Divisibility: Natural numbers with GCD ( ∧ ) and LCM ( ∨ ).
Boolean Algebra: {0, 1} with AND ( ∧ ) and OR ( ∨ ).

8. Hasse Diagram and Its Components

1. What is a Hasse Diagram?

A Hasse diagram is a graphical representation of a finite partially ordered set (poset). It visually shows the elements and their order relations without displaying reflexive or transitive edges explicitly.

Key Points:

Elements are represented as vertices (dots).
A directed edge is drawn if one element covers another.
Edges point upward, so arrows aren’t necessary.
Reflexive and transitive edges are omitted to keep the diagram simple.
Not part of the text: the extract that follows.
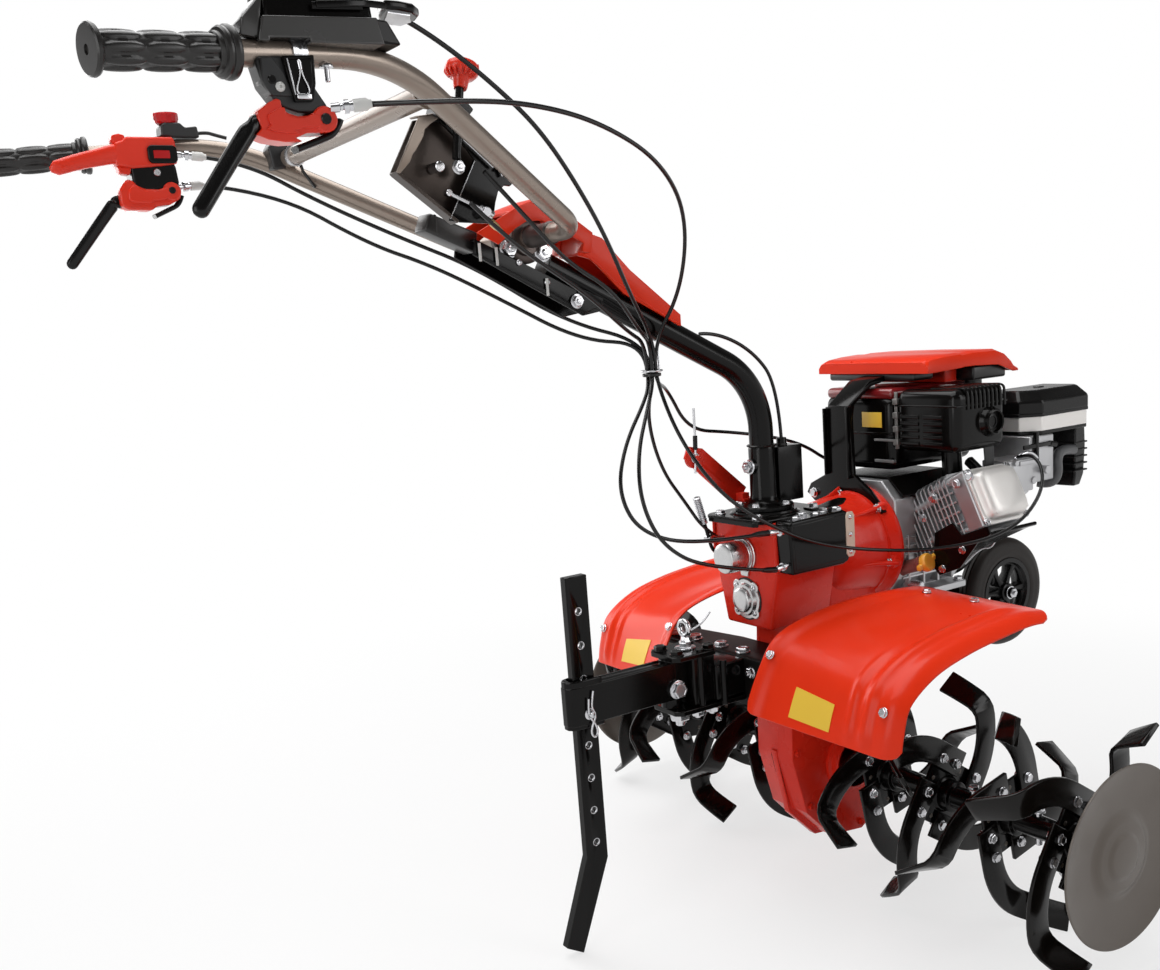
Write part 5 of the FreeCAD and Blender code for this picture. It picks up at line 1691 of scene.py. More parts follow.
    def exhaust(self) -> None:
        """Rounded exhaust box with louvres, wrapped ribs, rimmed outlet and its bracket."""
        body = block("muffler_body", (121, 239), (-178.5, -53), (675.5, 773.5), 15, 5)
        shell = [body, block("seam", (119.9, 240), (-179.6, -52), (747, 750), 1.2)]
        for number in range(10):
            x = 146 + 9.6 * number
            path = smooth_path(
                [(x, -108, 774), (x, -150, 774), (x, -178, 775), (x, -179.6, 760), (x, -179.6, 742)], 5)
            sizes = [(2.6, 1.6)] * len(path)
            shell.append(swept("wrap", path, (1, 0, 0), sizes, 2.5, 8))
        for column in (-150, -102):
            for number in range(5):
                z = 689 + 10.5 * number
                shell.append(swept("louvre", [(120.8, column, z), (120.8, column + 38, z)], (0, 0, 1),
                                   [(3.2, 1.6), (3.2, 1.6)], 2.6, 12))
        rim = turned("rim", (197, -176, 719), (197, -192, 719), [(25, 0), (24, 4), (21.5, 7), (20.6, 12),
                (20, 15), (18.4, 16), (16.4, 15), (15.4, 8), (9, 7)], 48)
        shell.append(rim)
        fit(join("muffler_body", shell), BLACK_PAINT, Body.CHASSIS, "muffler")
        # Dark grey disc inside the rim: painted shade, standing in for the dark inside of the outlet pipe.
        hole = turned("outlet_painted_shade", (197, -181, 719), (197, -190, 719),
            [(12, 0), (12, 3), (9, 3.5), (9, 0.6)], 32)
        fit(hole, GREY_PLASTIC, Body.CHASSIS)
        pipe_path = [(185, -112, 680), (185, -112, 655), (185, -114, 628), (183, -110, 604)]
        port = wire("exhaust_port", pipe_path, 16, 6)
        flange = plate("port_flange",
            [(160, 600), (212, 600), (216, 607), (212, 612), (160, 612), (156, 607)], Plane.SIDE, -98, -132,
            2)
        fit(join("exhaust_port", [port, flange]), BLACK_PAINT, Body.CHASSIS)
        leg = swept("exhaust_leg", [(206, -168, 690), (206, -170, 655), (204, -166, 622), (200, -164, 600)],
                    (1, 0, 0), [(12, 1.8), (11, 1.8), (10, 1.8), (8, 1.8)], 5)
        fit(leg, GREY_PLASTIC, Body.CHASSIS)
        self.hardware.place("leg_bolt", Head.HEX, 13, [((201, -167, 606), (0, -1, 0.1))], Body.CHASSIS)
        comb = [block("strip", (122, 126), (-56, -50), (678, 770), 1)]
        comb += [block("tooth", (117, 125), (-60, -50), (684 + 22 * n, 694 + 22 * n), 1.5) for n in range(4)]
        fit(join("exhaust_strip", comb), BRACKET_GREY, Body.CHASSIS)

    def tank(self) -> None:
        """Tank with a dark red cap face, its black body and seam."""
        body = block("tank_body", (121, 319), (-45, 111), (641, 762), 16, 5)
        seam = block("tank_seam", (118, 322), (-48, 114), (700, 704), 1.6)
        fit(join("fuel_tank_body", [seam, body]), BLACK_PAINT, Body.CHASSIS, "fuel_tank")
        lid = block("tank_lid", (124, 316), (-43, 108), (757, 775), 8, 4)
        fit(lid, TANK_RED,
            Body.CHASSIS)
        cap = turned("tank_cap", (272, 20, 772), (272, 20, 795),
            [(22, 0), (26, 2), (26, 16), (24, 21), (16, 23), (8, 22)], 20, smooth=25)
        fit(cap, BLACK_PLASTIC, Body.CHASSIS)
        face = block("tank_plate", (119.4, 120.6), (-24, 20), (712, 737), 0.4)
        fit(face, YELLOW, Body.CHASSIS)
        bars = [
            block("bar", (117, 124), (-50, -8), (690, 694), 1),
            block("bar", (117, 124), (-50, -8), (655, 660), 1)]
        fit(join("tank_bars", bars), BAR_GREY,
            Body.CHASSIS)

    def filter(self) -> None:
        """Air filter: chamfered black lid, silver band, lower tray and ribbed snorkel."""
        outline = [(304, -150), (332, -174), (450, -174), (466, -158), (466, -74), (304, -74)]
        grown = [(302, -152), (331, -176.5), (451, -176.5), (468.5, -160), (468.5, -72), (302, -72)]
        small = [(314, -140), (338, -160), (442, -160), (454, -148), (454, -84), (314, -84)]
        lid = loft("air_filter_body", [
                outline_points(grown, Plane.FLOOR, 716),
                outline_points(grown, Plane.FLOOR, 737),
                outline_points(outline, Plane.FLOOR, 740),
                outline_points(small, Plane.FLOOR, 754.5)])
        lid = ease(lid, 3.0, 3)
        rim = plate("lid_rim", grown, Plane.FLOOR, 712, 718, 1.4)
        tray = plate("tray", outline, Plane.FLOOR, 682.5, 690, 2.0)
        snorkel = loft("snorkel", [[(468, -98, 686), (468, -158, 686), (440, -160, 686), (436, -98, 686)],
                       [(470, -100, 650), (470, -158, 650), (438, -160, 650), (436, -100, 650)],
                       [(471, -104, 600), (471, -154, 600), (444, -156, 600), (440, -104, 600)],
                       [(471, -112, 579), (471, -146, 579), (452, -148, 579), (448, -112, 579)]])
        snorkel = ease(snorkel, 3, 3)
        ribs = [block("rib", (436, 472), (-160.5, -100), (606 + 12 * n, 609 + 12 * n), 1) for n in range(5)]
        fit(join("air_filter_body", [rim, tray, snorkel, *ribs, lid]), BLACK_PLASTIC, Body.CHASSIS,
            "air_filter")
        band = plate("filter_band", outline, Plane.FLOOR, 688, 714, 1.6)
        fit(band, COVER_SILVER, Body.CHASSIS)
        label = plate("filter_plate", [(-152, 693), (-96, 693), (-96, 710), (-152, 710)], Plane.FRONT, 465.6,
            467.2, 0.4)
        fit(label, WHITE_PLASTIC, Body.CHASSIS)
        screw = rod("filter_screw", (392, -122, 752), (392, -122, 756), 9, edge=1.2)
        fit(screw, BLACK_PLASTIC, Body.CHASSIS)

    def fuel_parts(self) -> None:
        """Carburettor with its levers, pipes and small linkages."""
        core = recast("carburettor", 4, 3)
        bits = [
            rod("bowl", (318, -136, 606), (318, -136, 584), 17, edge=3),
            rod("throat", (292, -150, 630), (366, -150, 630), 16),
            rod("stud", (252, -176, 646), (252, -188, 646), 5),
            rod("stud", (300, -170, 612), (300, -184, 612), 6),
            block("arm", (262, 304), (-186, -182), (640, 647), 1.2),
            rod("bolt", (330, -176, 626), (330, -188, 626), 7)]
        fit(join("carburettor_body", [*bits, core]), CAST, Body.CHASSIS, "carburettor")
        hose = wire("breather_hose", [(352, -150, 600), (362, -168, 596), (376, -172, 612), (372, -172, 640),
                (392, -168, 652), (428, -164, 646)], 8.5, 6)
        fit(hose, HOSE_GREY, Body.CHASSIS)
        levers = [
            block("lever", (306, 312), (-184, -176), (642, 690), 1.2),
            block("lever", (276, 344), (-183, -179), (664, 671), 1.2),
            rod("knob", (344, -179, 667), (360, -179, 664), 5)]
        fit(join("choke_levers", levers), BLACK_PLASTIC, Body.CHASSIS)
        springs = wire("throttle_spring",
            [(258, -178, 652), (276, -184, 662), (300, -184, 656), (318, -180, 640)], 2.4)
        fit(springs, ZINC, Body.CHASSIS)
        tap = [
            rod("tap", (286, -60, 640), (286, -84, 622), 9, edge=2),
            rod("tap_stem", (290, -84, 622), (310, -120, 610), 4)]
        fit(join("fuel_tap", tap), BLACK_PLASTIC, Body.CHASSIS)

    def guard(self) -> None:
        """Moulded guard over the engine: crowned shell with a skirt and a dropped front."""
        stations = ((148, 797, 816), (152, 797, 818), (160, 797, 821), (190, 798, 824), (230, 800, 825.5),
            (236, 801, 823.6), (262, 801, 825.8), (320, 798, 825), (345, 790, 818), (362, 784, 805),
            (375, 784, 790))
        sections = []
        for x, skirt, crown in stations:
            inset_by = 4 if x > 340 else 0
            low, high = -99 + inset_by, 149 - inset_by
            outer = [(low, skirt), (low, skirt + 0.45 * (crown - skirt)), (low + 5, crown - 4),
                (low + 14, crown - 0.8), (25, crown), (high - 14, crown - 0.8), (high - 5, crown - 4),
                (high, skirt + 0.45 * (crown - skirt)), (high, skirt)]
            inner = [(high - 3, skirt), (high - 3, skirt + 0.4 * (crown - skirt)), (high - 8, crown - 6.5),
                (high - 16, crown - 3.6), (25, crown - 3), (low + 16, crown - 3.6), (low + 8, crown - 6.5),
                (low + 3, skirt + 0.4 * (crown - skirt)), (low + 3, skirt)]
            sections.append([(x, y, z) for y, z in outer + inner])
        shell = loft("engine_guard_body", sections, 50)
        ends = [
            plate("rear_wall", [(-98, 797), (-98, 808), (-88, 815), (138, 815), (148, 808), (148, 797)],
                Plane.FRONT, 148.2, 151, 0.8),
            plate("front_wall", [(-94, 784.2), (-94, 788), (-86, 792), (136, 792), (144, 788), (144, 784.2)],
                Plane.FRONT, 372, 375.5, 0.8)]
        fit(join("engine_guard_body", [*ends, ease(shell, 0.8, 2, 50)]), RED_PLASTIC, Body.CHASSIS,
            "engine_guard")
        pads = [
            block("pad", (152, 200), (-66, 128), (785, 799), 5, 4),
            block("pad", (270, 352), (-88, -40), (776, 800), 4, 3),
            block("pad", (270, 340), (60, 128), (778, 800), 4, 3),
            rod("stem", (300, -62, 755), (300, -62, 790), 14, edge=2)]
        fit(join("guard_pads", pads), RUBBER, Body.CHASSIS)
        tongue = block("guard_tongue", (232, 262), (-60, 100), (776, 800), 3)
        fit(tongue, RED_PAINT, Body.CHASSIS)

    def post(self) -> None:
        """Black post of the guard: curved foot on the bell's flange, folded upright, sloped arm."""
        foot = recast("guard_post", 1.6, 3, name="guard_post_body")
        folds = [
            block("fold", (58, 70), (-6, -2.5), (634, 752), 1.2),
            block("fold", (58, 70), (46.5, 50), (638, 748), 1.2)]
        fit(join("guard_post_body", [*folds, foot]), BLACK_PAINT, Body.CHASSIS, "guard_post")
        self.hardware.place("post_bolts", Head.HEX, 13,
            [((66, -61, 588), (-1, 0, 0)), ((66, 84, 604), (-1, 0, 0))], Body.CHASSIS)
        stay = wire("guard_stay", [(78, 4, 726), (110, 30, 770), (160, 60, 792)], 3)
        fit(stay, BLACK_PAINT, Body.CHASSIS)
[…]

2. Components of a Hasse Diagram

Vertices: Represent the elements of the set.
Edges: Show the covering relation between elements.
Levels: Indicate the hierarchical structure of elements (based on the poset).
Minimal Elements: Elements with no element below them.
Maximal Elements: Elements with no element above them.
Bottom Element (if exists): The least element in the set.
Top Element (if exists): The greatest element in the set.

3. Example of a Hasse Diagram

Set: A = {1, 2, 3, 6}

Relation: Divides ( | )

Diagram:

Explanation:

1 is the bottom element (divides everything).
6 is the top element (divisible by everything).
Covering pairs: (1, 2), (1, 3), (2, 6), (3, 6)

4. How to Draw a Hasse Diagram

Follow these steps to construct a Hasse diagram:

Identify the Set and Relation: Choose a set and a partial order relation.
Create the Poset: List all pairs (a, b) where a ≤ b.
Remove Reflexive Pairs: Eliminate pairs like (a, a).
Remove Transitive Pairs: If (a, b) and (b, c) exist, remove (a, c).
Draw the Graph: Place elements as points and connect them with lines.
Arrange Vertically: Place lower elements below higher elements.

5. Real-World Examples

Divisibility Relation: Natural numbers with the divides ( | ) relation.
Subset Relation (⊆): Power set of a set.
Task Scheduling: Precedence relations between tasks.
Boolean Algebra: Logical propositions with implication (⇒).

6. Practice Problem

Set: B = {1, 2, 4, 8}

Relation: Divides ( | )

Question:

Draw the Hasse diagram for this set and relation.
Identify the minimal and maximal elements.